PROFESSOR: It's really up to you. I mean, at the lowest-- it's a question of how much detail you want to be honest about. There's always interaction. But the important thing is if the orbital energy is really low or stable, the orbitals are really compact.
And so at equally internuclear distance, which is determined by a bonding orbital, they're just out of play. So it's not 0. But you really care about big effects-- things that are worth, roughly, the energy of a tenth of a bond.
As you get more and more better at this, you could say, well, we'll worry about bonding effects that are worth less than a tenth of a bond or a typical bond. But you want to organize things in the order of how important they are, how careful you have to be, how many subtle effects you have to take into account. And so to avoid craziness, you want to say, I'm not going to worry about this because it's too small, or because their energy difference is too large.
And it's very important to be able to shed unnecessary factors until you're ready to deal with them. Or maybe you never will. OK, so that was a really great question.
All right, so we have the list of-- where did I put it? Oh, here it is. OK, so these are three filled orbitals. They give rise to a singlet sigma.
But we have two electrons in a pi orbital. And if you care about this stuff, you'll learn how to figure out what two electrons in a pi orbital will give you. And they give you triplet sigma minus g-- I'm sorry-- no g because it's a heteronuclear-- triplet sigma minus singlet delta and singlet sigma plus.
And this is actually much easier than for inorganic chemistry or for just figuring out the LS states of an atom because basically, we have sigma, pi, delta. And you can figure out, well, pi squared is going to give you this. Pi cubed is going to give you this again, except this-- it's going to give you this again. So you there's a finite number of things that you don't have to work out the energy levels by an elaborate procedure. And so you can sort of memorize them because there's very few that you actually are going to deal with.
OK, so now Hund's rules apply to molecules. So what's the ground state of NH? Triplet sigma minus.

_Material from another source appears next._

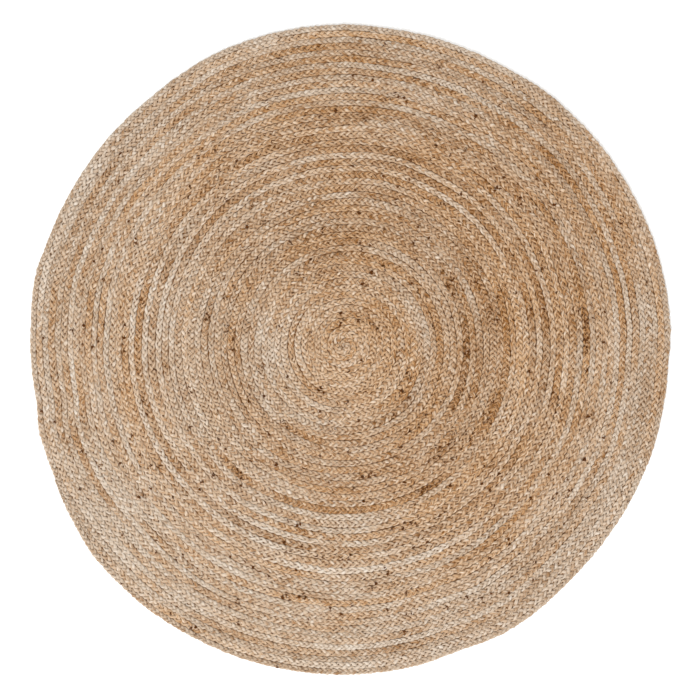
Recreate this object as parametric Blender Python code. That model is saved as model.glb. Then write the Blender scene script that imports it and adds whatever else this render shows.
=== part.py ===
"""A round rug of braided jute.

Two flat braids of three strands, a golden one and a paler one outside it, are wound together into a
double spiral from the middle and sewn edge to edge, so the rug is one solid. Its top shows every
turn of either braid as a raised row with a sunk seam on each side, its outline is as uneven as hand
sewing leaves it, and its underside is flat where it lies on the floor.

Metres, +Z up. The origin is under the middle of the rug's box, on the floor. A bearing is the angle
from +X towards +Y, and the braids run outward the other way round, clockwise seen from above.
"""

import math

import bmesh
import bpy

# The pair of braids
THICKNESS = 0.010  # from the floor to the highest part of a row
INNER_PAIR = 0.0309  # the width of the two braids together in the first turns
OUTER_PAIR = 0.0288  # their width in the last turns, which are sewn tighter
INNER_TURNS = 18.0  # how many turns have the inner width
START_TURN = 0.25  # the braids' first ends are tucked into the middle from here
END_TURN = 25.435  # the braids' last ends lie against the turn inside them
END_TAPER = 0.045  # the length of those ends' taper, in turns
MIDDLE_TUCK = 0.0042  # how much narrower the middle is than a spiral of full rows

# The raised and sunk lines of a pair, from its inner seam at 0 to its outer seam at 1 across
LINE_COLUMNS = ("across", "below_crown")
LINES = (
    (0.27, 0.0004),  # the golden braid's crown
    (0.54, 0.0027),  # the seam between the two braids
    (0.77, 0.0000),  # the paler braid's crown
    (1.00, 0.0027),  # the outer seam, which the next turn shares
)
MIDDLE_HEIGHT = 0.0067  # of the point that the first turn closes on

# The rug's edge
EDGE_HEIGHT = 0.0052  # where the edge is widest
EDGE_UNDERCUT = 0.0026  # how far the flat underside stays inside the edge

STEPS_PER_TURN = 56

# How far the last rows stand in or out of an even spiral, at bearings round the rug
WAVER_COLUMNS = ("bearing", "out")
WAVER = (
    (5, 0.0028),
    (22, 0.0036),
    (40, 0.0040),
    (50, 0.0023),
    (60, -0.0026),
    (80, -0.0026),
    (92, 0.0019),
    (110, 0.0009),
    (130, -0.0086),
    (150, -0.0081),
    (160, -0.0060),
    (167, 0.0000),
    (177, -0.0053),
    (190, -0.0074),
    (196, 0.0020),
    (205, 0.0048),
    (220, -0.0012),
    (235, 0.0016),
    (252, 0.0040),
    (270, 0.0033),
    (281, 0.0020),
    (290, -0.0030),
    (300, 0.0046),
    (316, -0.0035),
    (345, -0.0016),
    (356, -0.0026),
)
WAVER_STARTS = 0.46  # the radius inside which the rows run even
WAVER_FULL = 0.70  # the radius from which the table holds in full

# Sun-dried jute
JUTE_COLOUR = (0.52, 0.36, 0.225, 1.0)
JUTE_ROUGHNESS = 0.88


def smooth(x):
    """0 to 1 with a soft start and end."""
    x = min(1.0, max(0.0, x))
    return x * x * (3.0 - 2.0 * x)


def waver_at(bearing):
    """The table's value at a bearing, eased from one row of it to the next, all the way round."""
    rows = [dict(zip(WAVER_COLUMNS, row)) for row in WAVER]
    for this, following in zip(rows, rows[1:] + rows[:1]):
        span = (following["bearing"] - this["bearing"]) % 360.0
        along = (bearing - this["bearing"]) % 360.0
        if along < span:
            return this["out"] + (following["out"] - this["out"]) * smooth(along / span)
    return rows[0]["out"]


def spiral_radius(turn):
    """The radius of the even spiral that the pair's outer seam follows."""
    inner = min(turn, INNER_TURNS) * INNER_PAIR
    outer = max(turn - INNER_TURNS, 0.0) * OUTER_PAIR
    return max(0.0, inner + outer - MIDDLE_TUCK)


def place(turn, across):
    """X and Y across the pair at that turn, from 0 at its inner seam to 1 at its outer seam."""
    inner, outer = spiral_radius(turn - 1.0), spiral_radius(turn)
    if turn - 1.0 < START_TURN:
        inner = 0.0
    taper = min(1.0, (END_TURN - turn) / END_TAPER)
    even = inner + (outer - inner) * across * taper
    bearing = -360.0 * turn
    fade = smooth((even - WAVER_STARTS) / (WAVER_FULL - WAVER_STARTS))
    radius = even + fade * waver_at(bearing)
    angle = math.radians(bearing)
    return radius * math.cos(angle), radius * math.sin(angle)


def make_coil():
    """The closed mesh of the whole rug."""
    mesh = bmesh.new()
    first = round(START_TURN * STEPS_PER_TURN)
    last = round(END_TURN * STEPS_PER_TURN)
    edge_starts = last - STEPS_PER_TURN
    profile = [dict(zip(LINE_COLUMNS, line)) for line in LINES]

    middle = mesh.verts.new((0.0, 0.0, MIDDLE_HEIGHT))
    lines = {}
    for step in range(first, last):
        lines[step] = []
        for line in profile:
            height = THICKNESS - line["below_crown"]
            if line is profile[-1] and step >= edge_starts:
                height = EDGE_HEIGHT
            spot = place(step / STEPS_PER_TURN, line["across"])
            lines[step].append(mesh.verts.new((*spot, height)))

    def across(step):
        """The points across the pair at a step, from the seam that it shares with the turn inside."""
        within = lines.get(step - STEPS_PER_TURN)
        return [within[-1] if within else middle, *lines[step]]

    for step in range(first, last - 1):
        here, ahead = across(step), across(step + 1)
        for i in range(len(LINES)):
            corners = [here[i], ahead[i], ahead[i + 1], here[i + 1]]
            mesh.faces.new([c for n, c in enumerate(corners) if c not in corners[:n]])

    # The braids' first ends are the small step that the first turn closes on.
    inner_crown, between, outer_crown, seam = lines[first]
    mesh.faces.new((middle, inner_crown, between))
    mesh.faces.new((between, outer_crown, seam))
    mesh.faces.new((middle, between, seam))

    # The last ends run out to nothing on the turn inside them.
    tip = lines[edge_starts][-1]
    end = across(last - 1)
    for inner, outer in zip(end, end[1:]):
        mesh.faces.new((inner, tip, outer))

    # The edge turns under to the flat underside.
    edge = [lines[step][-1] for step in range(edge_starts, last)]
    under = []
    for point in edge:
        reach = math.hypot(point.co.x, point.co.y)
        inset = (reach - EDGE_UNDERCUT) / reach
        under.append(mesh.verts.new((point.co.x * inset, point.co.y * inset, 0.0)))
    for i, top in enumerate(edge):
        following = (i + 1) % len(edge)
        mesh.faces.new((top, edge[following], under[following], under[i]))
    mesh.faces.new(under)
    bmesh.ops.recalc_face_normals(mesh, faces=mesh.faces[:])

    # The origin goes under the middle of the box.
    xs = [v.co.x for v in mesh.verts]
    ys = [v.co.y for v in mesh.verts]
    box_middle = ((min(xs) + max(xs)) / 2.0, (min(ys) + max(ys)) / 2.0)
    bmesh.ops.translate(mesh, verts=mesh.verts[:], vec=(-box_middle[0], -box_middle[1], 0.0))
    return mesh


def jute():
    """Dull, dry plant fibre in its own golden brown."""
    material = bpy.data.materials.new("jute")
    material.use_nodes = True
    shader = material.node_tree.nodes["Principled BSDF"]
    shader.inputs["Base Color"].default_value = JUTE_COLOUR
    shader.inputs["Roughness"].default_value = JUTE_ROUGHNESS
    shader.inputs["Metallic"].default_value = 0.0
    return material


def main():
    for old in list(bpy.data.objects):
        bpy.data.objects.remove(old)
    shape = bpy.data.meshes.new("braided_coil")
    coil = make_coil()
    coil.to_mesh(shape)
    coil.free()
    shape.shade_smooth()
    shape.materials.append(jute())
    rug = bpy.data.objects.new("braided_coil", shape)
    bpy.context.scene.collection.objects.link(rug)


main()
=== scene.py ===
"""The looks of a round rug of braided jute.

Two flat braids of three strands, one golden and one paler, lie side by side in a double spiral.
Each strand is a tube that follows its own way over and under the other two, from the middle of the
rug to its edge, and rides in the same rows as the solid that it stands for.

Metres, +Z up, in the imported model's frame. A bearing is the angle from +X towards +Y. A turn counts
the rounds of the coil from its middle, and the braids run outward clockwise seen from above. A step
is half the length of braid from one lobe to the next in the same rank.
"""

import math

import bpy
import numpy as np
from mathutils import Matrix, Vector


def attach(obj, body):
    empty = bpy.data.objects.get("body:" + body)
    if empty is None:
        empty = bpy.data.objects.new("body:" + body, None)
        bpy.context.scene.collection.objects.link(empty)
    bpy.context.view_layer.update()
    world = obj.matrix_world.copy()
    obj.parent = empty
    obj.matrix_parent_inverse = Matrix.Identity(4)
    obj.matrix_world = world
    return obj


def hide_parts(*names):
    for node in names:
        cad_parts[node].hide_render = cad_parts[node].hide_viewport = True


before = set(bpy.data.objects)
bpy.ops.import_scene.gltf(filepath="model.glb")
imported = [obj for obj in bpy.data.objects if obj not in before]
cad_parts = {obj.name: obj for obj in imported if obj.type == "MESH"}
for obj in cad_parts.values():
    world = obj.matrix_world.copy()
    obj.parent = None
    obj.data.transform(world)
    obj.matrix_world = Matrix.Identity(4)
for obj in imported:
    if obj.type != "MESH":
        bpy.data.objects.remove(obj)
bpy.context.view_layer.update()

# The coil, as the solid has it
THICKNESS = 0.010
INNER_PAIR = 0.0309  # the width of the two braids together in the first turns
OUTER_PAIR = 0.0288  # their width in the last turns
INNER_TURNS = 18.0
START_TURN = 0.25
END_TURN = 25.435
END_TAPER = 0.045  # the turns over which the pair tapers off
MIDDLE_TUCK = 0.0042  # how far the whole spiral is pulled in, towards its tucked middle
SOLID_POINTS_PER_TURN = 56
MEET = 0.54  # where the inner braid and the outer one meet across the pair

# How far the last rows stand in or out of an even spiral, at bearings round the rug
WAVER = (
    (5, 0.0028),
    (22, 0.0036),
    (40, 0.0040),
    (50, 0.0023),
    (60, -0.0026),
    (80, -0.0026),
    (92, 0.0019),
    (110, 0.0009),
    (130, -0.0086),
    (150, -0.0081),
    (160, -0.0060),
    (167, 0.0000),
    (177, -0.0053),
    (190, -0.0074),
    (196, 0.0020),
    (205, 0.0048),
    (220, -0.0012),
    (235, 0.0016),
    (252, 0.0040),
    (270, 0.0033),
    (281, 0.0020),
    (290, -0.0030),
    (300, 0.0046),
    (316, -0.0035),
    (345, -0.0016),
    (356, -0.0026),
)
WAVER_STARTS = 0.46  # the radius where the rows begin to waver
WAVER_FULL = 0.70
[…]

So that's nice because you're going to be doing spectroscopy, and you're going to be starting with a molecule in a triplet state and you've got a pi bond. And so you know a typical internuclear distance for a pi bond, or you can figure it out. And we're only going to be seeing triplet states, and we're only going to be seeing triplet-sigma-minus states or triplet-pi states because of the selection rules.
Now I'm telling you this. You could learn that. These are extra things. You've got to know the most-important stuff.

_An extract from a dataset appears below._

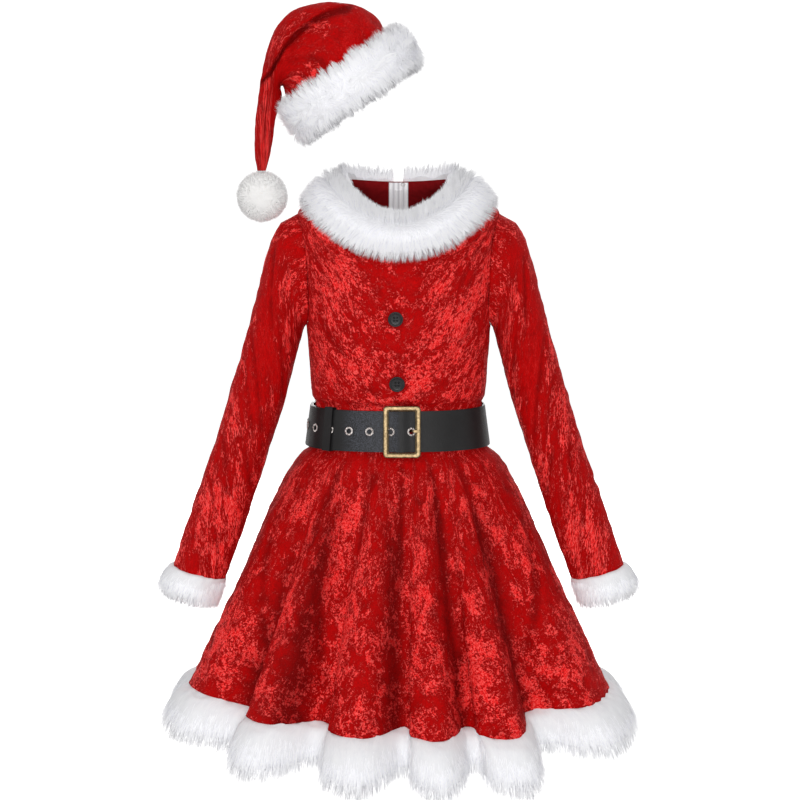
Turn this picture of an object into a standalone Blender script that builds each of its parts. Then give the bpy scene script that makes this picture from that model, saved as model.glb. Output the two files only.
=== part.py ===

So we have an intentionally naive primitive-molecular orbital diagram. OK, now-- my chance to say terrible things about textbooks.
Every one of you has seen the molecular-orbital diagram for this mystical A2 molecule. Everybody's seen it. And it's presented either dishonestly or semihonestly with an asterisk. So let's just understand this.
Again we have the ionization energy. We have A+ and A+. And we plot the energies. And naively, we say, OK, here's 2s-- same energy 2s. And here is 2p-- 2p-- for atoms other than hydrogen, 2p is above 2s.
And so we know, well, we can draw some kind of a diagram like this. So these are the sigma star 2s and sigma 2s. No problem. And then we draw something like this for the p orbitals. And we have something like this. That makes sense.
Now, the lowest-energy orbital has to be the more directional p orbital. So this is going to be the p-sigma orbital. And so we'll have a sigma 2p, a pi 2p, a pi star 2p, and a sigma star 2p. That's what you get using common sense. And it's wrong.
And most of the textbooks say, well, if we have to correct this-- it turns out that the energy order of these two orbitals is frequently reversed. And most textbooks don't tell you why. They just say, well, this is what you would expect.
And the canonical molecular-orbital diagram for homonuclear diatomics has the pi below sigma except for oxygen and fluorine. Well, that's not something that builds confidence. And that's something you learned in 5.111, 5.112.
The energy gap between 2s and 2p depends on shielding. And so as you start out with lithium, 2s and 2p are-- lithium is more like hydrogen. So 2s and 2p are nearly degenerate.
When you get to fluorine, the energy gap between 2s and 2p is enormous because 2s shields 2p. And as a result, the-- well, the shielding arguments explain this energy gap. And it gets large because 2s is unshielded, and it really gets very stable, whereas 2p is increasingly affected by the shielding by s, and as a charge, increases the orbital energy.
OK, I thought I had a better explanation for it. But I do have one. It's just not handy.
And so what happens? Well, what happens, as you go from lithium, where this and this are close together, you have interaction between orbitals of the same symmetry.
Now the Hamiltonian is totally symmetric. Oh, my goodness. So because the Hamiltonian is totally symmetric, you can have interactions between orbitals of the same symmetry. And as a result, this guy gets pushed up. And this guy gets pushed up. And this guy gets pushed down.
But these are so far out of the picture you don't care. So it's really just the relative energies of these two. And it's all due to the relative energies of 2s and 2p.
And then you get the correct energy-level diagram. And you say, well, maybe as we went across the periodic table, there will be a switch. And there is a switch. And since I've lived most of my early life in CO and N 2 and O 2. I've encountered that. And I thought about it a lot.
OK so that's pretty much all I'm going to say about the molecular-orbital diagram. I think next lecture is on Huckel theory. OK.